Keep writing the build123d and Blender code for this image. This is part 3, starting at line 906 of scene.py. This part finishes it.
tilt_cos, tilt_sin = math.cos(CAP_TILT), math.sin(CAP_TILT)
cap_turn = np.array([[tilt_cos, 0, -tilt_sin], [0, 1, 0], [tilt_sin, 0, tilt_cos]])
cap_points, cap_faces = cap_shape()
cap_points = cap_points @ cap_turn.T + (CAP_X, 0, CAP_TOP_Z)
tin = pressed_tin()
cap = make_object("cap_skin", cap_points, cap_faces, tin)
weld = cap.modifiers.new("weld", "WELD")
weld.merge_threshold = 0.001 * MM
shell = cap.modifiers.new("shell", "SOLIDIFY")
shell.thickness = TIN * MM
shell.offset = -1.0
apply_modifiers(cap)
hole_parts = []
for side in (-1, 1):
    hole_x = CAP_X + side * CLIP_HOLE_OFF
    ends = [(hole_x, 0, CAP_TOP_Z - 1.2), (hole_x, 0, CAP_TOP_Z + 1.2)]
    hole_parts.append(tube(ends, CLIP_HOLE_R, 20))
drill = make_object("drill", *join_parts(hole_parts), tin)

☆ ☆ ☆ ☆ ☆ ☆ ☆

Reproduce the material above without altering a single character.

Keep writing the build123d and Blender code for this image. This is part 3, starting at line 906 of scene.py. This part finishes it.
tilt_cos, tilt_sin = math.cos(CAP_TILT), math.sin(CAP_TILT)
cap_turn = np.array([[tilt_cos, 0, -tilt_sin], [0, 1, 0], [tilt_sin, 0, tilt_cos]])
cap_points, cap_faces = cap_shape()
cap_points = cap_points @ cap_turn.T + (CAP_X, 0, CAP_TOP_Z)
tin = pressed_tin()
cap = make_object("cap_skin", cap_points, cap_faces, tin)
weld = cap.modifiers.new("weld", "WELD")
weld.merge_threshold = 0.001 * MM
shell = cap.modifiers.new("shell", "SOLIDIFY")
shell.thickness = TIN * MM
shell.offset = -1.0
apply_modifiers(cap)
hole_parts = []
for side in (-1, 1):
    hole_x = CAP_X + side * CLIP_HOLE_OFF
    ends = [(hole_x, 0, CAP_TOP_Z - 1.2), (hole_x, 0, CAP_TOP_Z + 1.2)]
    hole_parts.append(tube(ends, CLIP_HOLE_R, 20))
drill = make_object("drill", *join_parts(hole_parts), tin)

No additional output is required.